### Data supplied

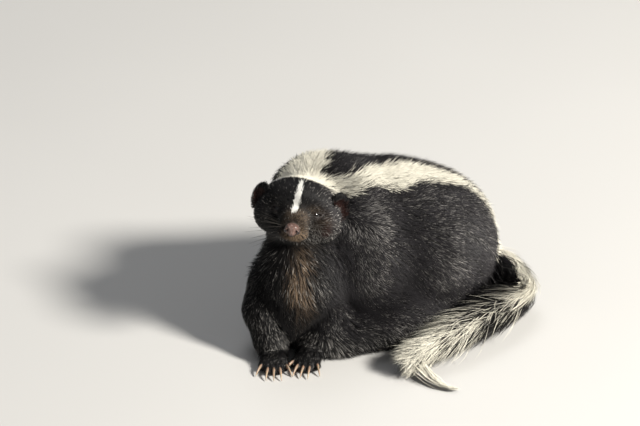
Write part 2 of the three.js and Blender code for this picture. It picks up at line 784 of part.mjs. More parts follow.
// The space above the neck's plane and ahead of another, less a margin
function frontSpace(plane, margin) {
  return [[NECK_CUT, NECK_CUT_AHEAD], plane].reduce((space, [at, way]) => {
    const normal = vector(way).normalize();
    return space.trimByPlane(triple(normal), normal.dot(vector(at)) + margin);
  }, wasm.Manifold.cube([600, 600, 600], true));
}

function makeBody() {
  const behind = keepAhead(coat, HEAD_CUT, turned(HEAD_CUT_AHEAD));
  add("nape_patch", largest(behind.intersect(band(NAPE))), WHITE);
  const wide = { grown: GAP };
  let rest = coat.subtract(band({ ...NAPE, ...wide }));
  [["stripe_left", STRIPE_LEFT], ["stripe_right", STRIPE_RIGHT]].forEach(([name, mark]) => {
    add(name, largest(rest.intersect(band(mark))), WHITE);
    rest = rest.subtract(band({ ...mark, ...wide }));
  });
  const shoulder = [SHOULDER_CUT, SHOULDER_CUT_AHEAD];
  const neck = rest.intersect(frontSpace(shoulder, GAP / 2));
  add("neck", largest(keepAhead(neck, HEAD_CUT, turned(HEAD_CUT_AHEAD))), BLACK);
  const behindNeck = rest.subtract(frontSpace(shoulder, -GAP / 2));
  add("torso", largest(behindNeck.subtract(frontSpace([HEAD_CUT, HEAD_CUT_AHEAD], -GAP / 2))), BLACK);
}

// A point beside the tail's line, at a share of its length that may pass 1, an angle and a distance
function besideTail(t, angle, far) {
  const u = Math.min(1, t);
  const along = TAIL_LINE.getTangentAt(u);
  const side = along.clone().cross(UP).normalize();
  const up = side.clone().cross(along).normalize();
  const p = TAIL_LINE.getPointAt(u).addScaledVector(along, (t - u) * TAIL_LENGTH);
  p.addScaledVector(side, Math.sin(angle) * far * 1.12).addScaledVector(up, Math.cos(angle) * far);
  return p;
}

// One flat lock of the tail: it leaves the core, bends outwards and ends on the brush's outline,
// or further in the crook between the tail's root and the rump.
function tailLock(t, angle, draw) {
  const { length, wide, thick } = TAIL_LOCK;
  const reach = (length * (0.85 + 0.3 * draw())) / TAIL_LENGTH;
  const sway = (draw() - 0.5) * 0.2;
  const crook = Math.max(0, Math.sin(angle)) * Math.max(0, 1 - Math.abs(t - 0.2) / 0.25);
  const tip = tailBush(t + reach) * (0.93 + 0.14 * draw()) * (1 + 0.7 * crook);
  const root = tailCore(t) - 4;
  const points = [0, 0.36, 0.7, 1].map((s) => {
    const far = root + (tip - root) * s ** 0.9;
    const p = besideTail(t + reach * s, angle + sway * s, far);
    for (let i = 0; i < 3 && s > 0; i += 1) {
      const near = body(p.x, p.y, p.z);
      if (near < 3.5) p.addScaledVector(slope(body, p).normalize(), 3.5 - near);
    }
    p.z = Math.max(p.z, -0.4);
    return p;
  });
  const across = points.map((p, i) => {
    const t0 = Math.min(1, t + (reach * i) / 3);
    const along = TAIL_LINE.getTangentAt(t0);
    const out = p.clone().sub(TAIL_LINE.getPointAt(t0));
    return out.cross(along).normalize();
  });
  const shape = [0.4, 0.72, 0.95];
  return { points, across, wide: shape.map((v) => v * wide), thick: [thick, thick, thick * 0.8], sides: 3 };
}

function makeTail() {
  const draw = dice(13);
  const locks = [];
  for (let row = 0; row < TAIL_LOCK.rows; row += 1) {
    const t = 0.03 + (0.86 * row) / (TAIL_LOCK.rows - 1);
    const around = TAIL_LOCK.around - (t > 0.6 ? 1 : 0) - (t > 0.75 ? 1 : 0);
    for (let k = 0; k < around; k += 1) {
      const angle = (2 * Math.PI * (k + (row % 2) / 2 + 0.3 * (draw() - 0.5))) / around;
      const root = besideTail(t, angle, tailCore(t));
      if (body(root.x, root.y, root.z) > 1) locks.push({ row: t, solid: bar(tailLock(t, angle, draw)) });
    }
  }
  [-1, 0, 1].forEach((k) => {
    const points = TIP_LOCK.map((p, i) => p.clone().add(vector([k * i * 0.9, k * (i - 2) * 0.8, 0])));
    const wide = [0.5, 0.62, 0.6, 0.4].map((v) => v * TAIL_LOCK.wide * (1 - 0.2 * Math.abs(k)));
    const across = points.map(() => vector([0.8, 0.6, 0]));
    locks.push({ row: 0.95, solid: bar({ points, across, wide, thick: [2, 2, 1.8, 1.3], sides: 3 }) });
  });
  const core = skinned(tail, ...TAIL_BOX, 6.5);
  const clear = (solid) => {
    let rest = solid.trimByPlane([0, 0, 1], FLOOR).subtract(coatRoom).subtract(grown(coat));
    ["hindleg_left", "foreleg_left"].forEach((leg) => {
      rest = rest.subtract(grown(nodes[leg]));
    });
    return rest;
  };

  // Each span keeps its own rows of locks whole, and the spans before it are cut clear of it.
  let ahead = null;
  [...TAIL_SPANS].reverse().forEach(([name, from, to]) => {
    const ends = [from, to].map((t) => [TAIL_LINE.getPointAt(t), TAIL_LINE.getTangentAt(t)]);
    let piece = core;
    if (from > 0) piece = keepAhead(piece, triple(ends[0][0]), triple(ends[0][1]));
    if (to < 1) piece = keepAhead(piece, triple(ends[1][0]), triple(ends[1][1].negate()));
    const own = locks.filter((lock) => lock.row >= from && lock.row < to).map((lock) => lock.solid);
    piece = clear(wasm.Manifold.union([piece, ...own]));
    if (ahead) piece = piece.subtract(grown(ahead));
    piece = largest(piece);
    ahead = ahead ? ahead.add(piece) : piece;
    add(name, piece, WHITE);
  });
}

makeHead();
makeNose();
makeEyes();
makeEars();
makeBody();
makeLegs();
makeTail();

// The origin is in the middle of the whole animal, on the floor.
const reach = new THREE.Box3().setFromObject(group);
const middle = reach.getCenter(new THREE.Vector3());
group.position.set(-middle.x, -middle.y, 0);
export default group;
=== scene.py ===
"""A life-size striped skunk, crouched with its head raised and its tail laid round its left side.

Forms are worked out in millimetres in the model's own drawing frame, and turned into metres when
a mesh is made. The skin is a net drawn over soft forms, and the coat is many thin bent tufts.
"""

import math
from concurrent.futures import ThreadPoolExecutor
from itertools import product

import bpy
import numpy as np
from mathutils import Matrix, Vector


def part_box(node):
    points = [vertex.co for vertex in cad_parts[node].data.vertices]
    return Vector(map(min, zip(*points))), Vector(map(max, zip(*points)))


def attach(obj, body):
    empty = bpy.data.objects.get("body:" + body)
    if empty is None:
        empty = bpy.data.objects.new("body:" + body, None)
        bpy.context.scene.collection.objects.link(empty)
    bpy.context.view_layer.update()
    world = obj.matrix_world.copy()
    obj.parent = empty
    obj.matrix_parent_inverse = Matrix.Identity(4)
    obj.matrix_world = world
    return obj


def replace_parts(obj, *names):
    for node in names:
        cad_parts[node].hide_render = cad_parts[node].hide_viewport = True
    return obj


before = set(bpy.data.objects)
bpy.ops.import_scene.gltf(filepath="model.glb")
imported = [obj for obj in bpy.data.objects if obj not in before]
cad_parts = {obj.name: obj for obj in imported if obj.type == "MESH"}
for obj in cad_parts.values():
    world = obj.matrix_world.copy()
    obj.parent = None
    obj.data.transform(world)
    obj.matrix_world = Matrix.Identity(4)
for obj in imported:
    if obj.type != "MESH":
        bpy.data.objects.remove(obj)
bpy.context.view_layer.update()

# Driving sizes, in millimetres
HEAD_AT = np.array([4.6, 34, 126.4])
HEAD_TURNS = {"pitch": -20, "roll": 8, "yaw": -7}
EYE_AT = np.array([13.6, -3.5, 0])
EYE_RADIUS = 4.4
NOSE_AT = np.array([0, -35.5, -8])
EAR = {
    "at": np.array([30.5, 13, 5]),
    "right_drop": np.array([1.4, 0, -2.6]),
    "half": np.array([8, 4.6, 10]),
    "turn": 34,
}
CLAW_FRONT = 11
CLAW_HIND = 7
TAIL_BUSH = 22
COAT_DEPTH = {"body": 6.5, "face": 1.5, "leg": 2.4, "foot": 0.5, "tail": 3}

# Coat: lengths and half widths in millimetres, hairs on each square millimetre, and numbers of hairs
HAIR_LENGTH = {"body": 13.5, "leg": 9.5, "foot": 4.2, "rump": 24, "tail_black": 36, "tail_white": 46}
HAIR_WIDTH = {"body": 0.25, "leg": 0.22, "foot": 0.18}
HAIR_DENSITY = {"body": 0.7, "leg": 0.95, "foot": 1.7, "ear": 3.4}
HAIR_COUNT = {"rump": 900, "tail_black": 9500, "tail_white": 7400, "tail_tip": 420}

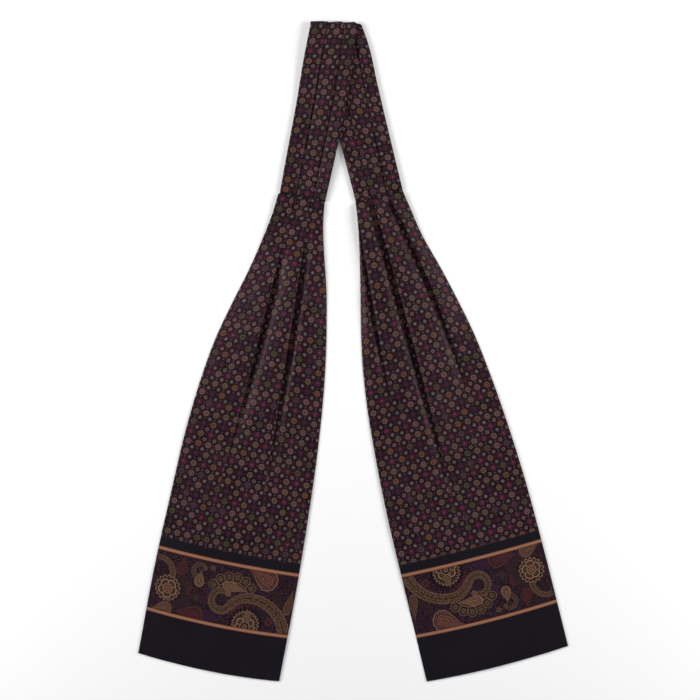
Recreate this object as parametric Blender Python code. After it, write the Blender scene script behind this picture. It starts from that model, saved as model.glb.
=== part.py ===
"""A silk day cravat laid out flat, for Blender 4.5. Metres, +Z up, resting on z = 0.

One long pleated strip makes the whole garment. Its narrow middle is the neckband, folded once
over itself at the top; the pleats open below the two tack seams into two wide blades that end
in square hems. Each piece is a closed wall lofted through sections across the strip.
"""

from collections import namedtuple
import math

import bmesh
import bpy
import numpy as np

# Cloth
WALL = 0.0014  # a blade is two layers of silk with turned edges
PIECE_GAP = 0.0003  # between neighbouring pieces
EDGE_ROUND = 0.0006  # how far a turned edge rounds back above and below its middle

# Neckband: pressed knife pleats, several layers deep
BAND_LOW = 0.0018  # height of a panel where it comes out from under its neighbour
BAND_HIGH = 0.0027  # height of a panel at its own fold edge
PLEAT_DROP = 0.0005  # how wide the step below a fold edge is
PLEATS_SEAM = (0.333, 0.700)  # where the two fold edges cross a tack seam, in widths
PLEATS_TOP_LEFT = (0.333, 0.700)  # and the top fold, on the upper half
PLEATS_TOP_RIGHT = (0.345, 0.795)  # and on the lower half

# Lapping of the two halves of the neckband
LIFT = BAND_HIGH + PIECE_GAP + 0.0002  # the upper half rides this high over the lower
LIFT_RUN = 0.014  # and comes down to the table over this distance
FOLD_DEPTH = 0.0045  # the rounded turn takes this much of the strip

# Blades
STACK = 0.0011  # hidden pleat layers under a blade at its tack seam
STACK_RUN = 0.110  # where those layers have opened out
BLADE_COLUMNS = 26
BLADE_ROWS = 30
ROW_CROWDING = 1.3  # over 1 puts more sections near the tack seam
BAND_ROWS = 13
TURN_STEPS = 6  # facets round the top fold

Edge = namedtuple("Edge", "along left right")
Fold = namedtuple("Fold", "start end at_start at_middle at_end height over under laps")
Strip = namedtuple("Strip", "seam tilt heading length start_skew end_skew bow outline")

# Middles of the two tack seams, where a blade meets its half of the neckband
LEFT_SEAM = (-0.0492, 0.1491)
RIGHT_SEAM = (0.0255, 0.1507)
BAND_LENGTH = 0.1735  # from a tack seam to the top of the fold

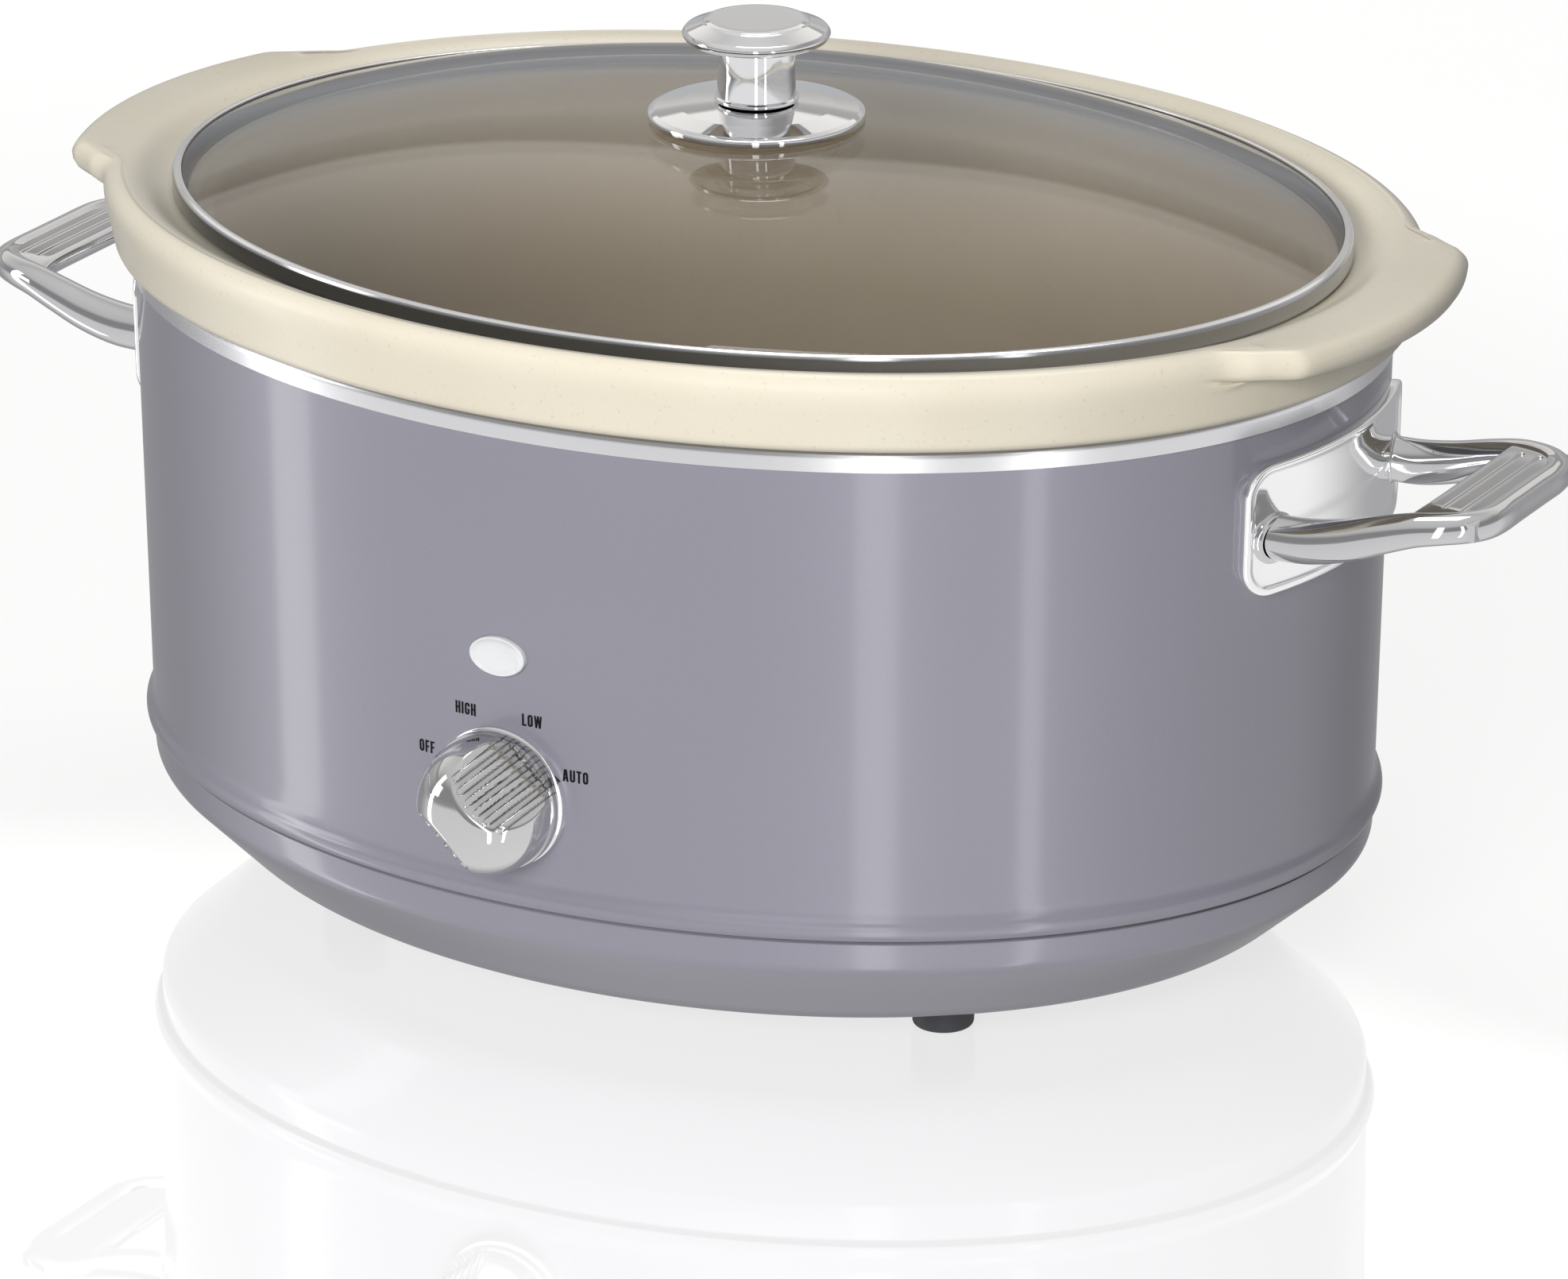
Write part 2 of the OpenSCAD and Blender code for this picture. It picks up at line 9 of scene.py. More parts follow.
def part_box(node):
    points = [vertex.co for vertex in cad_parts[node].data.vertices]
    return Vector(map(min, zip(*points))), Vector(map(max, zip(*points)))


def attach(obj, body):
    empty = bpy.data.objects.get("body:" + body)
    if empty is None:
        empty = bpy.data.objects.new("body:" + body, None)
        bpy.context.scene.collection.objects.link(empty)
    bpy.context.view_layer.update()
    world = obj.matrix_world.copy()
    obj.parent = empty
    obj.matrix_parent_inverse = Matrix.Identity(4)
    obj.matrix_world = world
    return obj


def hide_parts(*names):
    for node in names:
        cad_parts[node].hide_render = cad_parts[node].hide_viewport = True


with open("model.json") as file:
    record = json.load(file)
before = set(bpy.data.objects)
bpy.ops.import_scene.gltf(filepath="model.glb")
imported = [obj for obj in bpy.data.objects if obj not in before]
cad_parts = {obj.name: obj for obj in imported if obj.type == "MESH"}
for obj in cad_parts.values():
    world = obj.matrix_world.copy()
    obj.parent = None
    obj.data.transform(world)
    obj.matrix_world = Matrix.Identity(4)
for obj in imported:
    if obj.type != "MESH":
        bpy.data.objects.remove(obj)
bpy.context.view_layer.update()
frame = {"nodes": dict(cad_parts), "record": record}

### Short problem
The line containing "Recreate this object" opens the part, and the line containing "FOLD_DEPTH = 0.0045" closes it. Output that part exactly, with both, and only that.

### Solution to the exercise
Recreate this object as parametric Blender Python code. After it, write the Blender scene script behind this picture. It starts from that model, saved as model.glb.
=== part.py ===
"""A silk day cravat laid out flat, for Blender 4.5. Metres, +Z up, resting on z = 0.

One long pleated strip makes the whole garment. Its narrow middle is the neckband, folded once
over itself at the top; the pleats open below the two tack seams into two wide blades that end
in square hems. Each piece is a closed wall lofted through sections across the strip.
"""

from collections import namedtuple
import math

import bmesh
import bpy
import numpy as np

# Cloth
WALL = 0.0014  # a blade is two layers of silk with turned edges
PIECE_GAP = 0.0003  # between neighbouring pieces
EDGE_ROUND = 0.0006  # how far a turned edge rounds back above and below its middle

# Neckband: pressed knife pleats, several layers deep
BAND_LOW = 0.0018  # height of a panel where it comes out from under its neighbour
BAND_HIGH = 0.0027  # height of a panel at its own fold edge
PLEAT_DROP = 0.0005  # how wide the step below a fold edge is
PLEATS_SEAM = (0.333, 0.700)  # where the two fold edges cross a tack seam, in widths
PLEATS_TOP_LEFT = (0.333, 0.700)  # and the top fold, on the upper half
PLEATS_TOP_RIGHT = (0.345, 0.795)  # and on the lower half

# Lapping of the two halves of the neckband
LIFT = BAND_HIGH + PIECE_GAP + 0.0002  # the upper half rides this high over the lower
LIFT_RUN = 0.014  # and comes down to the table over this distance
FOLD_DEPTH = 0.0045  # the rounded turn takes this much of the strip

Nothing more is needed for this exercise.